- Directed by: Ehsan Abdipour
- Written by: Ehsan Abdipour
- Produced by: Edris Abdipour
- Starring: Meisam Farhoumand
- Cinematography: Saed Nikzat
- Music by: Sattar Oraki
- Release date: February 2013;
- Country: Iran
- Language: Persian

= All Alone (2013 film) =

All Alone is an Iranian movie released in February 2013. The film is about a teenage boy who lives on an island and wants to meet the president and talk about the problems that a boycott has brought to his family's life. The film is directed by Ehsan Abdipour, who won the best directing award for creativity and original screenplay in the Iran Cinema Festival, 2013.

== Plot ==

Rangerou is the nickname of a teenage boy living on one of the Persian Gulf islands with his family.
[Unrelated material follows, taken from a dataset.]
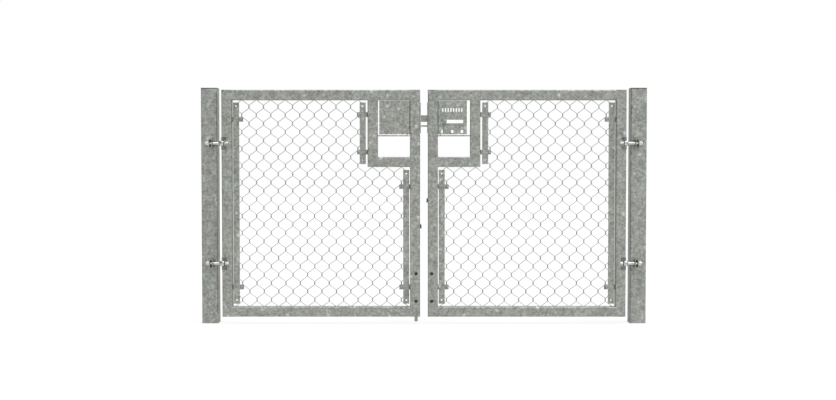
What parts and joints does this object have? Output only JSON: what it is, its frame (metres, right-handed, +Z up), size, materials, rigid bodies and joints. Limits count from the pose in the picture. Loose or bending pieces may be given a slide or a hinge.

He works to support his family while still in school. He sells fish at the Russian campus, where engineers who are working on the island's nuclear site live. One night, he dreams about a UFO and an abandoned alien, but believes it was real. The next day, he tells his story to everybody he meets, but no one believes it except for a Russian boy of his age. Soon they became good friends even though they couldn't speak the same language. After some time, Rangerou, who learns Russian by practice, understands that his friend and all other foreigners have to leave Iran for some obscure political reasons.

Civil airplanes are replaced by a fighter aircraft and the island is isolated in order to protect the nuclear site.

He learns that all the world leaders will attend a conference in Belgium. He writes a letter to them about his friendship with his Russian friend. He decides to find a way to go there and read his letter to the World Leaders.